Govind Vairale. retired general manager of the cotton federation, estimates that at present, at least 30 lakh quintals, worth over Rs. 1,600 crores lie unsold with farmers in Maharashtra.
“Some villages in our vicinity,” Kisan Pawar says, “have large quantities of unsold cotton.” Even more than he does.
Pawar’s son Kiran registered online a few days ago with the Cotton Corporation of India. “There are 2,000 trucks at the CCI centre in Ghatanji, but they buy about 20 trucks worth a day. Who knows when my turn will come?”
“We are speeding up procurement,” says Anantrao Deshmukh, chairman of the MSCGCMF.

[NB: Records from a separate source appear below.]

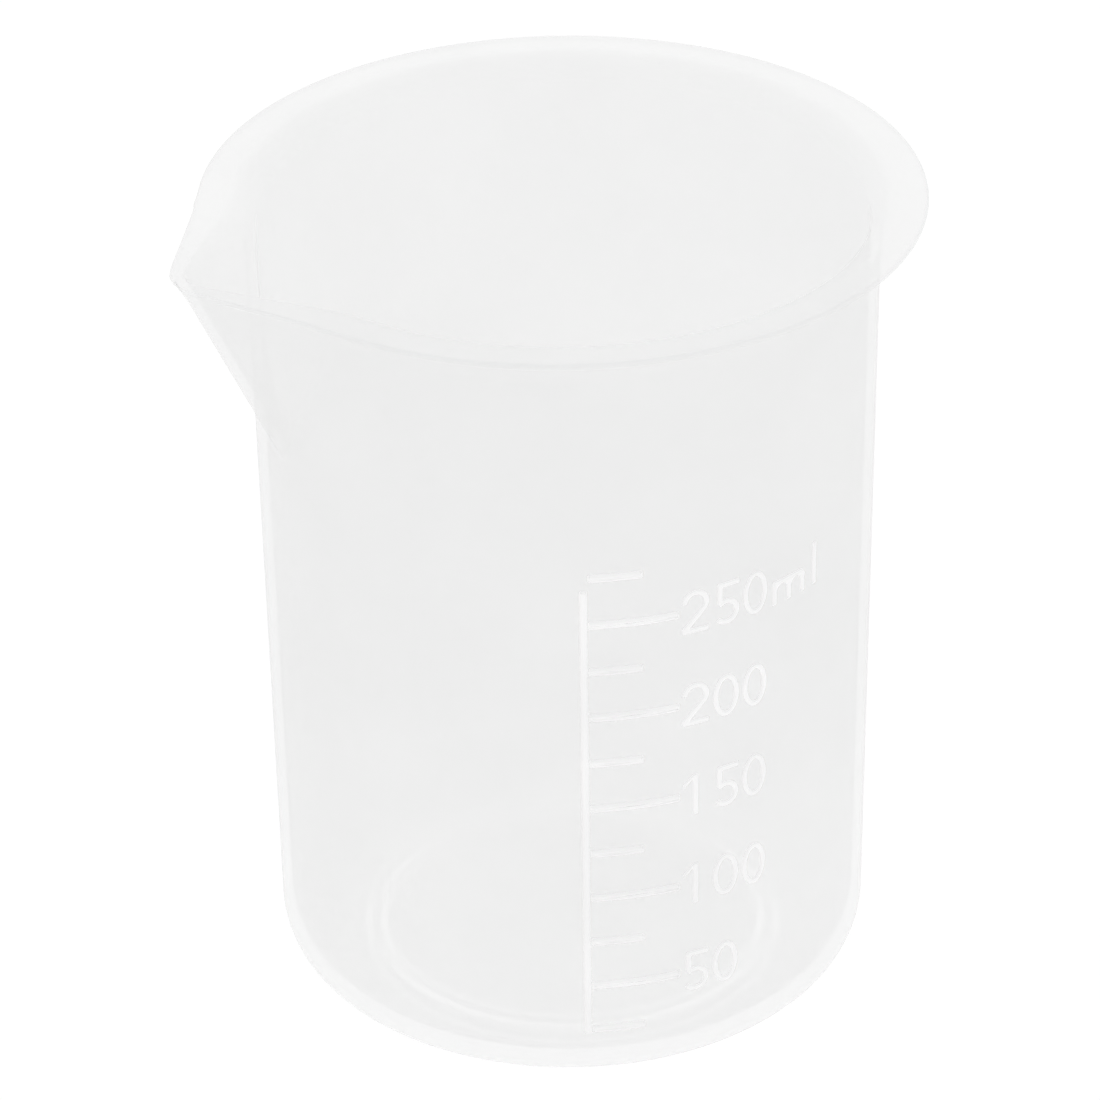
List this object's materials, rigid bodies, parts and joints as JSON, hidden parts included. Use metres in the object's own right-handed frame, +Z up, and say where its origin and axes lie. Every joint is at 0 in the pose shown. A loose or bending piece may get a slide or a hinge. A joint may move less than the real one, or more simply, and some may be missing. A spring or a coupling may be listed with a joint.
{
  "type": "laboratory beaker",
  "caption": "Low-form moulded plastic beaker with a flared rim, a pointed pouring spout and a raised volume scale.",
  "frame": {"origin": "on the vessel's axis, in the plane of the foot ring's flat underside, so the beaker stands on z = 0", "axes": "+Z up along the vessel's axis, out of the mouth. The spout points midway between -X and -Y. The scale is on the wall's other front quarter, with the middle of its numerals midway between +X and -Y, at a right angle to the spout"},
  "size_m": [0.0856, 0.0856, 0.103],
  "materials": {
    "vessel_polypropylene": "natural polypropylene, injection moulded, milky translucent with a soft satin sheen",
    "raised_scale_polypropylene": "the same polypropylene as the vessel, in raised marks with rounded, slightly glossier crests"
  },
  "bodies": {
    "root": {"vessel": "vessel_polypropylene", "scale_stem": "raised_scale_polypropylene", "graduation_025": "raised_scale_polypropylene", "graduation_050": "raised_scale_polypropylene", "graduation_075": "raised_scale_polypropylene", "graduation_100": "raised_scale_polypropylene", "graduation_125": "raised_scale_polypropylene", "graduation_150": "raised_scale_polypropylene", "graduation_175": "raised_scale_polypropylene", "graduation_200": "raised_scale_polypropylene", "graduation_225": "raised_scale_polypropylene", "graduation_250": "raised_scale_polypropylene", "graduation_275": "raised_scale_polypropylene", "numeral_50_digit_1": "raised_scale_polypropylene", "numeral_50_digit_2": "raised_scale_polypropylene", "numeral_100_digit_1": "raised_scale_polypropylene", "numeral_100_digit_2": "raised_scale_polypropylene", "numeral_100_digit_3": "raised_scale_polypropylene", "numeral_150_digit_1": "raised_scale_polypropylene", "numeral_150_digit_2": "raised_scale_polypropylene", "numeral_150_digit_3": "raised_scale_polypropylene", "numeral_200_digit_1": "raised_scale_polypropylene", "numeral_200_digit_2": "raised_scale_polypropylene", "numeral_200_digit_3": "raised_scale_polypropylene", "numeral_250_digit_1": "raised_scale_polypropylene", "numeral_250_digit_2": "raised_scale_polypropylene", "numeral_250_digit_3": "raised_scale_polypropylene", "unit_letter_m": "raised_scale_polypropylene", "unit_letter_l": "raised_scale_polypropylene"}
  },
  "joints": []
}
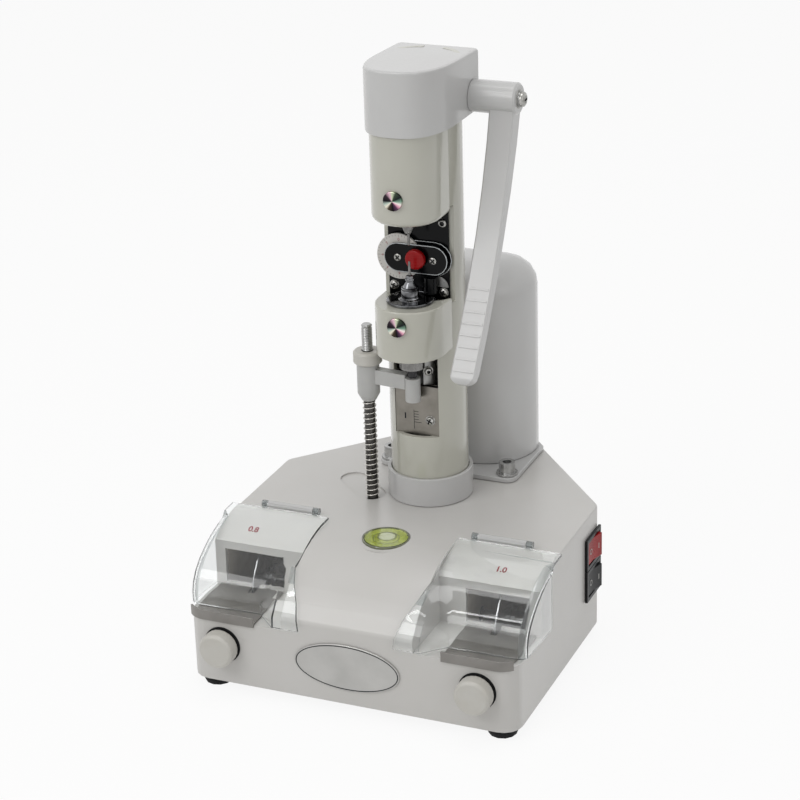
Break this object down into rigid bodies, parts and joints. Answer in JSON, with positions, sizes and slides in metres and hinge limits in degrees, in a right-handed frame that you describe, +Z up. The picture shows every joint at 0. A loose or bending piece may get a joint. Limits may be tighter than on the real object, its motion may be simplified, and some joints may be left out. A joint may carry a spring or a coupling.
{
  "type": "lens drilling machine",
  "caption": "Bench machine that drills and slots spectacle lenses: drill column with a feed lever over a base with two visored cutting stations.",
  "frame": {"origin": "centre of the bounding box in plan, on the surface the rubber feet stand on", "axes": "+Z up along the column; -Y to the operator; +X to the operator's right, the side of the lever and the switches"},
  "size_m": [0.2579, 0.2956, 0.437],
  "materials": {
    "white_casing": "glossy warm white moulded plastic",
    "cream_enamel": "glossy cream enamel",
    "white_plastic": "semi-gloss white plastic",
    "light_grey_paint": "light grey paint",
    "ivory_plastic": "ivory plastic",
    "steel": "bright steel",
    "dark_steel": "dark steel sheet",
    "disc_steel": "ground steel",
    "chrome": "polished chrome",
    "aluminium": "brushed aluminium",
    "motor_black": "black enamel",
    "core_steel": "varnished laminated core",
    "black_plastic": "black plastic",
    "black_plate": "black anodised plate",
    "red_plastic": "glossy red plastic",
    "rubber": "black rubber",
    "clear_plastic": "clear polycarbonate",
    "level_fluid": "yellow-green level fluid under a clear lens",
    "name_plate": "satin silver plate with a dark rim",
    "dial_white": "white dial"
  },
  "bodies": {
    "machine_body": {"base_shell": "white_casing", "base_plate": "steel", "name_plate": "name_plate", "level_vial": "level_fluid", "mains_inlet": "black_plastic", "rubber_foot_front_left": "rubber", "rubber_foot_front_right": "rubber", "rubber_foot_rear_left": "rubber", "rubber_foot_rear_right": "rubber", "red_switch_housing": "black_plastic", "black_switch_housing": "black_plastic", "column": "cream_enamel", "column_foot": "white_plastic", "foot_screw_left": "chrome", "foot_screw_right": "chrome", "rear_housing": "white_plastic", "transformer": "core_steel", "upper_head": "cream_enamel", "head_cap": "white_plastic", "head_screw_upper": "chrome", "head_screw_lower": "chrome", "lower_head": "cream_enamel", "lens_rest": "chrome", "back_plate": "black_plate", "gauge_frame": "black_plate", "quill_clamp": "aluminium", "scale_plate": "aluminium", "guide_rod": "steel", "rod_spring": "steel", "tray_left": "dark_steel", "splash_box_left": "dark_steel", "cutter_motor_left": "motor_black", "hinge_left": "white_plastic", "tray_right": "dark_steel", "splash_box_right": "dark_steel", "cutter_motor_right": "motor_black", "hinge_right": "white_plastic"},
    "lever": {"lever": "white_plastic", "lever_shaft": "steel"},
    "idler": {"idler_gear": "steel"},
    "upper_feed": {"feed_carriage": "aluminium", "upper_motor": "motor_black"},
    "upper_drill": {"upper_spindle": "steel"},
    "lower_feed": {"bracket": "light_grey_paint", "bracket_pin": "black_plastic", "lower_quill": "dark_steel"},
    "lower_drill": {"lower_spindle": "steel"},
    "stop_nut": {"stop_nut": "ivory_plastic"},
    "visor_left": {"visor_left": "clear_plastic"},
    "visor_right": {"visor_right": "clear_plastic"},
    "knob_left": {"knob_left": "ivory_plastic"},
    "knob_right": {"knob_right": "ivory_plastic"},
    "red_rocker": {"red_rocker": "red_plastic"},
    "black_rocker": {"black_rocker": "black_plastic"},
    "cutter_left": {"cutter_disc_left": "disc_steel", "cutter_arbor_left": "steel"},
    "cutter_right": {"cutter_disc_right": "disc_steel", "cutter_arbor_right": "steel"},
    "dial": {"dial_wheel": "dial_white"},
    "red_button": {"red_button": "red_plastic"}
  },
  "joints": [
    {"name": "lever_turn", "type": "hinge", "parent": "machine_body", "child": "lever", "pos_m": [0.05, 0.0455, 0.4033], "axis": [-1, 0, 0], "range_deg": [0, 60], "stiffness_Nm_per_rad": 0.25, "springref_deg": -22.92},
    {"name": "idler_turn", "type": "hinge", "parent": "machine_body", "child": "idler", "pos_m": [0, 0.0285, 0.4033], "axis": [-1, 0, 0], "range_deg": [-87, 1]},
    {"name": "upper_feed_slide", "type": "slide", "parent": "machine_body", "child": "upper_feed", "axis": [0, 0, -1], "range_m": [0, 0.0105]},
    {"name": "upper_drill_spin", "type": "hinge", "parent": "upper_feed", "child": "upper_drill", "pos_m": [0, -0.0035, 0.33], "axis": [0, 0, 1], "continuous": true},
    {"name": "lower_feed_slide", "type": "slide", "parent": "machine_body", "child": "lower_feed", "axis": [0, 0, -1], "range_m": [0, 0.008], "stiffness_N_per_m": 1280, "springref_m": -0.006, "deforming": ["rod_spring"]},
    {"name": "lower_drill_spin", "type": "hinge", "parent": "lower_feed", "child": "lower_drill", "pos_m": [0, -0.0035, 0.27], "axis": [0, 0, 1], "continuous": true},
    {"name": "stop_nut_turn", "type": "hinge", "parent": "machine_body", "child": "stop_nut", "pos_m": [-0.0363, 0, 0.2159], "axis": [0, 0, 1], "continuous": true},
    {"name": "red_rocker_tilt", "type": "hinge", "parent": "machine_body", "child": "red_rocker", "pos_m": [0.1221, 0.0265, 0.0758], "axis": [0, 0, 1], "range_deg": [0, 18]},
    {"name": "black_rocker_tilt", "type": "hinge", "parent": "machine_body", "child": "black_rocker", "pos_m": [0.1221, 0.0265, 0.0505], "axis": [0, 0, 1], "range_deg": [0, 18]},
    {"name": "dial_turn", "type": "hinge", "parent": "machine_body", "child": "dial", "pos_m": [-0.0134, 0.0106, 0.2915], "axis": [0, -1, 0], "continuous": true},
    {"name": "red_button_press", "type": "slide", "parent": "machine_body", "child": "red_button", "axis": [0, 1, 0], "range_m": [0, 0.0012], "stiffness_N_per_m": 300, "springref_m": -0.001},
    {"name": "visor_left_hinge", "type": "hinge", "parent": "machine_body", "child": "visor_left", "pos_m": [-0.0825, -0.0435, 0.1074], "axis": [-1, 0, 0], "range_deg": [0, 100]},
    {"name": "knob_left_turn", "type": "hinge", "parent": "machine_body", "child": "knob_left", "pos_m": [-0.0972, -0.1348, 0.0379], "axis": [0, -1, 0], "range_deg": [-135, 135]},
    {"name": "cutter_left_spin", "type": "hinge", "parent": "machine_body", "child": "cutter_left", "pos_m": [-0.0936, -0.0535, 0.052], "axis": [1, 0, 0], "continuous": true},
    {"name": "visor_right_hinge", "type": "hinge", "parent": "machine_body", "child": "visor_right", "pos_m": [0.0825, -0.0435, 0.1074], "axis": [-1, 0, 0], "range_deg": [0, 100]},
    {"name": "knob_right_turn", "type": "hinge", "parent": "machine_body", "child": "knob_right", "pos_m": [0.0972, -0.1348, 0.0379], "axis": [0, -1, 0], "range_deg": [-135, 135]},
    {"name": "cutter_right_spin", "type": "hinge", "parent": "machine_body", "child": "cutter_right", "pos_m": [0.0936, -0.0535, 0.052], "axis": [1, 0, 0], "continuous": true}
  ],
  "couplings": [
    {"joint": "upper_feed_slide", "follows": "lever_turn", "m_per_rad": 0.01},
    {"joint": "idler_turn", "follows": "lever_turn", "ratio": -1.4286}
  ]
}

Still, it looks highly improbable that the large quantities of cotton that are with growers will be bought before the monsoon arrives. The cotton procurement season that starts in October every year, technically ends in September the following year. So there’s going to be a further huge pile up of unsold cotton.
And yet, Kisan Pawar and others will swear by cotton this season, too.
“Quintals of cotton lie unsold in our [farmers’] homes,” complains Vaibhav Wankhede, a young farmer in Miniwada village of Nagpur district’s Katol tehsil, over the phone.
“We may grow cotton on fewer acres this year,” says Kisan Pawar, “but we can’t do away with it.”
As the crisis of coronavirus, lockdowns and labour migrations deepens – isn’t there a serious risk of hunger? “There’s no panic,” says Wankhede. “Most people here buy their foodgrain on the PDS and believe it will serve them through any crisis. There is no alternative to cotton in our dryland area. We are worried about prices” – not hunger.
“What alternative crop do they have?” asks Vijay Jawandia, who agrees there are serious risks ahead this season. “Their need for cash is so great, they’re not thinking of a possible food crisis – they take the availability of rice and wheat on the PDS for granted. Jowar, the one food crop they could grow, has no minimum support price and is not on the PDS. The government should quickly fix an MSP for jowar and also link it to the MGNREGA to encourage its cultivation. The farmers find soybean too risky – untimely rains can destroy the whole harvest in hours. And harvesting it anyway requires availability of labour at a single point in time. With cotton they get an MSP, some guarantee, however risky. It’s price and cash that rules their thinking.”
In Anji village of Ghatanji tehsil, Shyam Nandu Rathod – a relative of Kisan Pawar – has registered himself online with the CCI. “I won’t get the price I usually get, but a support price is better than selling in distress,” he says. That is, if the CCI procures his cotton.
“There’s a long queue,” he says on the phone, “and no guarantees.”